::: Collected data :::

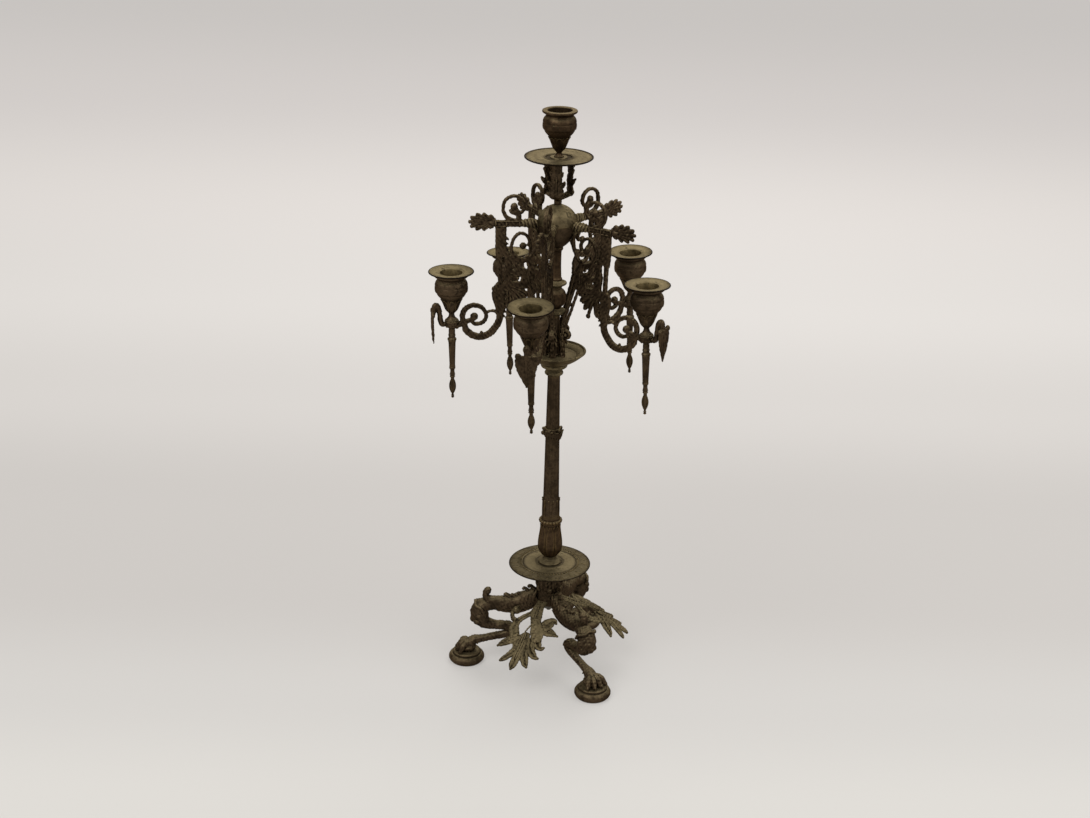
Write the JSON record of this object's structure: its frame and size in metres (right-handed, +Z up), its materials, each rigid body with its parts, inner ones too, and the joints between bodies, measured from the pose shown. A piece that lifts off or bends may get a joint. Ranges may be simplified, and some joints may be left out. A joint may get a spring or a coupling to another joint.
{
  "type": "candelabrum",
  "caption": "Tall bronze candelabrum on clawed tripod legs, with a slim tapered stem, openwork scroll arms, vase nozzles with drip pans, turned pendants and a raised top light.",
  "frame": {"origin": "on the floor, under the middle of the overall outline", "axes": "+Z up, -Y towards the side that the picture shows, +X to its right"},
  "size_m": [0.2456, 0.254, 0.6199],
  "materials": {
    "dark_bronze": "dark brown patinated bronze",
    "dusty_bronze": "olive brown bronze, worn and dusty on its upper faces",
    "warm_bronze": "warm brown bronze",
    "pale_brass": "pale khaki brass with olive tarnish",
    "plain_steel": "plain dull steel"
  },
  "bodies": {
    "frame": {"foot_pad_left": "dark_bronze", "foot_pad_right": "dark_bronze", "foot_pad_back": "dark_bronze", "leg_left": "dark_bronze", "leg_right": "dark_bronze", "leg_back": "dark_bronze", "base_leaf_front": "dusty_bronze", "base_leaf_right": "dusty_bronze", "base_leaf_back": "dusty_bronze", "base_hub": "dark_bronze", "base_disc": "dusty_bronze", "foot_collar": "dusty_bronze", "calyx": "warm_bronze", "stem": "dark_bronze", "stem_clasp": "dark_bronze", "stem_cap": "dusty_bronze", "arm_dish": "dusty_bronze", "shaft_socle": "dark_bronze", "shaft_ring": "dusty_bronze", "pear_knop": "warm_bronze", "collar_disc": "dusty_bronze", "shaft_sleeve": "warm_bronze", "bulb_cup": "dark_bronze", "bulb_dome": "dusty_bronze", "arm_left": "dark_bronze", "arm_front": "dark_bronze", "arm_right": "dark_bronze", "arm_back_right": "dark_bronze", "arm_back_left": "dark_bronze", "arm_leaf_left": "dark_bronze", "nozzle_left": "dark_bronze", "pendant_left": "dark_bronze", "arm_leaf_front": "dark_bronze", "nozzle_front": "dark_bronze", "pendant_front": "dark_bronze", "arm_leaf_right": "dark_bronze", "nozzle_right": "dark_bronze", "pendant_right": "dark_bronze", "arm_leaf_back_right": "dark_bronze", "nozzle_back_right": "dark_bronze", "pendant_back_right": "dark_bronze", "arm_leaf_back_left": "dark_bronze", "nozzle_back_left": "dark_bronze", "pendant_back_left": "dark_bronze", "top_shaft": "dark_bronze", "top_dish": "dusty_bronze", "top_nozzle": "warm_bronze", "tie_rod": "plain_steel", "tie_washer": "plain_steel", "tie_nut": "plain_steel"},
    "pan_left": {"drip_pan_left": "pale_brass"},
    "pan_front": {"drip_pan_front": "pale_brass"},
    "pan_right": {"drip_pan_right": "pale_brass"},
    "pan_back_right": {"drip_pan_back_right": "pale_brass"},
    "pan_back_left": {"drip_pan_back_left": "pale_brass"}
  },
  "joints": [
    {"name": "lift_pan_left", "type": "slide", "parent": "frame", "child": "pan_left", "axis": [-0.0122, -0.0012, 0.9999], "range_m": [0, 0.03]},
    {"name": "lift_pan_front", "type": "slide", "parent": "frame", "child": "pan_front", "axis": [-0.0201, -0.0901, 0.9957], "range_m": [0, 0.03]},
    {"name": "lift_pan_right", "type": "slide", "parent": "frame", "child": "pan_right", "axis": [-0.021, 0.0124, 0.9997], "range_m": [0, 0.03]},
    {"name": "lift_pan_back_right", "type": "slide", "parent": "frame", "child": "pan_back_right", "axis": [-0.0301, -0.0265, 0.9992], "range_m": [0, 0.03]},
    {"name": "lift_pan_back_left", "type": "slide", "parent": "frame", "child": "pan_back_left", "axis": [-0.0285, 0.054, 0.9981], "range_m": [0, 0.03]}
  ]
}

:::

Reproduce the material in full, with no word added or dropped.

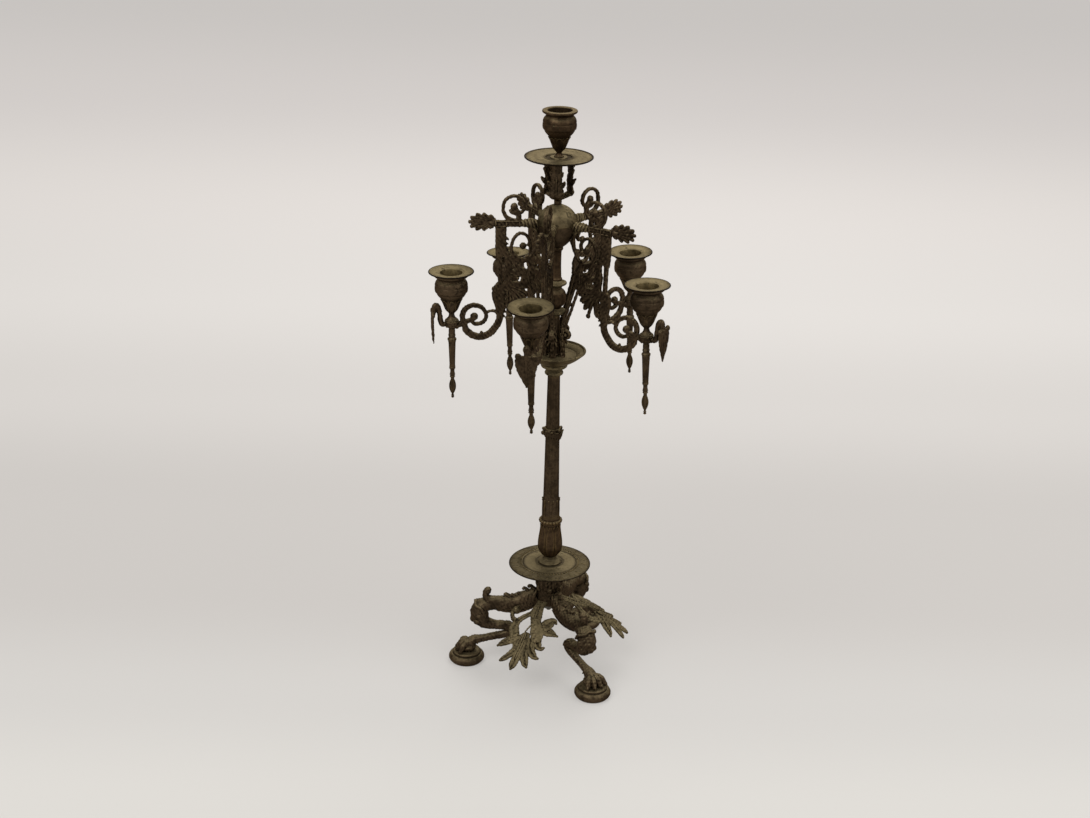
Write the JSON record of this object's structure: its frame and size in metres (right-handed, +Z up), its materials, each rigid body with its parts, inner ones too, and the joints between bodies, measured from the pose shown. A piece that lifts off or bends may get a joint. Ranges may be simplified, and some joints may be left out. A joint may get a spring or a coupling to another joint.
{
  "type": "candelabrum",
  "caption": "Tall bronze candelabrum on clawed tripod legs, with a slim tapered stem, openwork scroll arms, vase nozzles with drip pans, turned pendants and a raised top light.",
  "frame": {"origin": "on the floor, under the middle of the overall outline", "axes": "+Z up, -Y towards the side that the picture shows, +X to its right"},
  "size_m": [0.2456, 0.254, 0.6199],
  "materials": {
    "dark_bronze": "dark brown patinated bronze",
    "dusty_bronze": "olive brown bronze, worn and dusty on its upper faces",
    "warm_bronze": "warm brown bronze",
    "pale_brass": "pale khaki brass with olive tarnish",
    "plain_steel": "plain dull steel"
  },
  "bodies": {
    "frame": {"foot_pad_left": "dark_bronze", "foot_pad_right": "dark_bronze", "foot_pad_back": "dark_bronze", "leg_left": "dark_bronze", "leg_right": "dark_bronze", "leg_back": "dark_bronze", "base_leaf_front": "dusty_bronze", "base_leaf_right": "dusty_bronze", "base_leaf_back": "dusty_bronze", "base_hub": "dark_bronze", "base_disc": "dusty_bronze", "foot_collar": "dusty_bronze", "calyx": "warm_bronze", "stem": "dark_bronze", "stem_clasp": "dark_bronze", "stem_cap": "dusty_bronze", "arm_dish": "dusty_bronze", "shaft_socle": "dark_bronze", "shaft_ring": "dusty_bronze", "pear_knop": "warm_bronze", "collar_disc": "dusty_bronze", "shaft_sleeve": "warm_bronze", "bulb_cup": "dark_bronze", "bulb_dome": "dusty_bronze", "arm_left": "dark_bronze", "arm_front": "dark_bronze", "arm_right": "dark_bronze", "arm_back_right": "dark_bronze", "arm_back_left": "dark_bronze", "arm_leaf_left": "dark_bronze", "nozzle_left": "dark_bronze", "pendant_left": "dark_bronze", "arm_leaf_front": "dark_bronze", "nozzle_front": "dark_bronze", "pendant_front": "dark_bronze", "arm_leaf_right": "dark_bronze", "nozzle_right": "dark_bronze", "pendant_right": "dark_bronze", "arm_leaf_back_right": "dark_bronze", "nozzle_back_right": "dark_bronze", "pendant_back_right": "dark_bronze", "arm_leaf_back_left": "dark_bronze", "nozzle_back_left": "dark_bronze", "pendant_back_left": "dark_bronze", "top_shaft": "dark_bronze", "top_dish": "dusty_bronze", "top_nozzle": "warm_bronze", "tie_rod": "plain_steel", "tie_washer": "plain_steel", "tie_nut": "plain_steel"},
    "pan_left": {"drip_pan_left": "pale_brass"},
    "pan_front": {"drip_pan_front": "pale_brass"},
    "pan_right": {"drip_pan_right": "pale_brass"},
    "pan_back_right": {"drip_pan_back_right": "pale_brass"},
    "pan_back_left": {"drip_pan_back_left": "pale_brass"}
  },
  "joints": [
    {"name": "lift_pan_left", "type": "slide", "parent": "frame", "child": "pan_left", "axis": [-0.0122, -0.0012, 0.9999], "range_m": [0, 0.03]},
    {"name": "lift_pan_front", "type": "slide", "parent": "frame", "child": "pan_front", "axis": [-0.0201, -0.0901, 0.9957], "range_m": [0, 0.03]},
    {"name": "lift_pan_right", "type": "slide", "parent": "frame", "child": "pan_right", "axis": [-0.021, 0.0124, 0.9997], "range_m": [0, 0.03]},
    {"name": "lift_pan_back_right", "type": "slide", "parent": "frame", "child": "pan_back_right", "axis": [-0.0301, -0.0265, 0.9992], "range_m": [0, 0.03]},
    {"name": "lift_pan_back_left", "type": "slide", "parent": "frame", "child": "pan_back_left", "axis": [-0.0285, 0.054, 0.9981], "range_m": [0, 0.03]}
  ]
}